EXERCISE
In the entries below, find every line holding the string "shown" and collect it.

DATASET

-- Start --

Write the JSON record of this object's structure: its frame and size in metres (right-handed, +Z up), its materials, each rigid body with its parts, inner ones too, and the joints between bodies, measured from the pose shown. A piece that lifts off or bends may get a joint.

-- End --
-- Start --

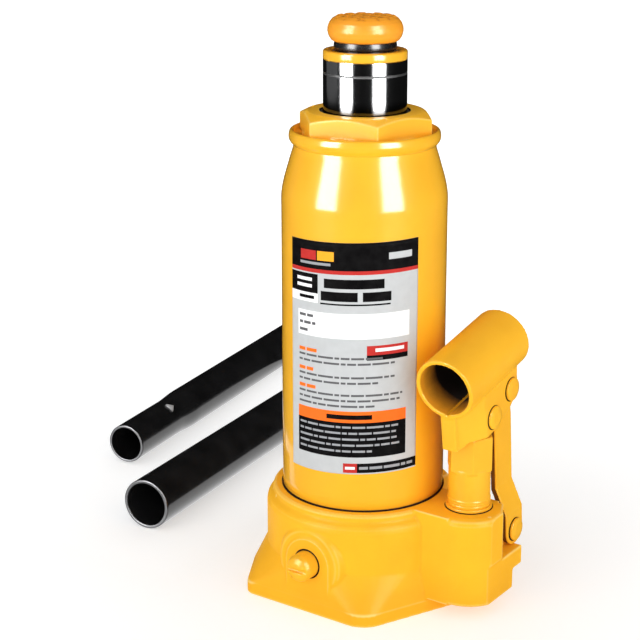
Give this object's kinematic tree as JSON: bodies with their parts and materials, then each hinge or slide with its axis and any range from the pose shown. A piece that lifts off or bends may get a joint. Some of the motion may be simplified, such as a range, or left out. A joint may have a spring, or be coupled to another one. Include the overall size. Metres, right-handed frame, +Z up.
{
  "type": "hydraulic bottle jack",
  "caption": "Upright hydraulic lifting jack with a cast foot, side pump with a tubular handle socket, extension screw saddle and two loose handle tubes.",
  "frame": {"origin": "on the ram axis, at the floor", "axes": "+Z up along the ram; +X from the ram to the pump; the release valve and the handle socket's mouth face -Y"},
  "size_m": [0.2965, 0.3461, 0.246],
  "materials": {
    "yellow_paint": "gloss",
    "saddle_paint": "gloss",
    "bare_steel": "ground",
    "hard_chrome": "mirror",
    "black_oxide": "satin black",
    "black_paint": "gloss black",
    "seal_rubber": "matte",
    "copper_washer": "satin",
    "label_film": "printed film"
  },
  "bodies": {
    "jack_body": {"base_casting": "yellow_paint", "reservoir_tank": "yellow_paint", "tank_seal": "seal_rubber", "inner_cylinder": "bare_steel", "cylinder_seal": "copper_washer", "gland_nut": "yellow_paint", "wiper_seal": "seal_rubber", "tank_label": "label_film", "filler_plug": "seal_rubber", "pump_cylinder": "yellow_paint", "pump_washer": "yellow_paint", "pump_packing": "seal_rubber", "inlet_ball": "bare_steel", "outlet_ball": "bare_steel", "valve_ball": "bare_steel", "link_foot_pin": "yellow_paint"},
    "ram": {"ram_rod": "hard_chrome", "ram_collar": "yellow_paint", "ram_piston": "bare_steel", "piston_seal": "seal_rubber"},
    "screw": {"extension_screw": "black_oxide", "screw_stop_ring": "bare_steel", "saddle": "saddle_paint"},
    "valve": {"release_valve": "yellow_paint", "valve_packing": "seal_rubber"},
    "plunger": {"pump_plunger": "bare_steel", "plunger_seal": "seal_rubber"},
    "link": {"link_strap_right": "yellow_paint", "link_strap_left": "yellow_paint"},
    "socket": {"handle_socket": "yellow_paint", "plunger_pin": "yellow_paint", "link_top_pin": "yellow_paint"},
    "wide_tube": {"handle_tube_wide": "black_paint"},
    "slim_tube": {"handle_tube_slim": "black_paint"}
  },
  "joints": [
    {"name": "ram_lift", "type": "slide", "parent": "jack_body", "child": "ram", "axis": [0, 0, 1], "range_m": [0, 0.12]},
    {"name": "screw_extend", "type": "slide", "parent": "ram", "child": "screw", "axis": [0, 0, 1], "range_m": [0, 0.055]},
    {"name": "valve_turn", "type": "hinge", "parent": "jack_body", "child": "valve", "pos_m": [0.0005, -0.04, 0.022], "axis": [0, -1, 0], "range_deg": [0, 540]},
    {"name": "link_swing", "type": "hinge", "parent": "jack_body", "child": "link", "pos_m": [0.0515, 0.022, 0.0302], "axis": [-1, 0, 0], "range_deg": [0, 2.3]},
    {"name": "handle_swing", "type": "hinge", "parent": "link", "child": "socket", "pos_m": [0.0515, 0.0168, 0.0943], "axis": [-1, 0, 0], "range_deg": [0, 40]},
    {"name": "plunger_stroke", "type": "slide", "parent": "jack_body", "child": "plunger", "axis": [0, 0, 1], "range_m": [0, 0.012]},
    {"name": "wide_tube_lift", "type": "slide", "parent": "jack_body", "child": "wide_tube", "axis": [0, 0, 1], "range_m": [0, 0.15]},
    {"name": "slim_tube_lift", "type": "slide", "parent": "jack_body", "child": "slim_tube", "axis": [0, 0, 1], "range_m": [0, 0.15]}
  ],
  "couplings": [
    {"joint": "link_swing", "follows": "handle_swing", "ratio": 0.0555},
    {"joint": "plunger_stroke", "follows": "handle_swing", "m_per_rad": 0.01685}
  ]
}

-- End --
-- Start --

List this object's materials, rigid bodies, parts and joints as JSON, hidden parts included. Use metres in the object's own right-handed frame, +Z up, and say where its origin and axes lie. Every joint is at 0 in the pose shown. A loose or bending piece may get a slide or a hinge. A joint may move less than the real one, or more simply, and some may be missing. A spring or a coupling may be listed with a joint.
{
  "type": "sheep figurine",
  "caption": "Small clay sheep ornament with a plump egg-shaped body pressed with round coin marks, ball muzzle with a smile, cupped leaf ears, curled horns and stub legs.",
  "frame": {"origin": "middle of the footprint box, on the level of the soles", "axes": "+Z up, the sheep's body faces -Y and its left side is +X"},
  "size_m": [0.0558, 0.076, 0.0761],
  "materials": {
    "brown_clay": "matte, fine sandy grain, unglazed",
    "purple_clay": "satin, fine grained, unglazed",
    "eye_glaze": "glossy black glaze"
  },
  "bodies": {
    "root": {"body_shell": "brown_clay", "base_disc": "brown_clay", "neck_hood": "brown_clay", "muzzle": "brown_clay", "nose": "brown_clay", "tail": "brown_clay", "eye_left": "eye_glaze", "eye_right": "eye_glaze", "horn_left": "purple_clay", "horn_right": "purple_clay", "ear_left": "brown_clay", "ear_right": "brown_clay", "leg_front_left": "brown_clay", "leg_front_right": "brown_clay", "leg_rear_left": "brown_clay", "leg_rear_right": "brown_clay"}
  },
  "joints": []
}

-- End --

FINISHED TASK
Write the JSON record of this object's structure: its frame and size in metres (right-handed, +Z up), its materials, each rigid body with its parts, inner ones too, and the joints between bodies, measured from the pose shown. A piece that lifts off or bends may get a joint.
Give this object's kinematic tree as JSON: bodies with their parts and materials, then each hinge or slide with its axis and any range from the pose shown. A piece that lifts off or bends may get a joint. Some of the motion may be simplified, such as a range, or left out. A joint may have a spring, or be coupled to another one. Include the overall size. Metres, right-handed frame, +Z up.
List this object's materials, rigid bodies, parts and joints as JSON, hidden parts included. Use metres in the object's own right-handed frame, +Z up, and say where its origin and axes lie. Every joint is at 0 in the pose shown. A loose or bending piece may get a slide or a hinge. A joint may move less than the real one, or more simply, and some may be missing. A spring or a coupling may be listed with a joint.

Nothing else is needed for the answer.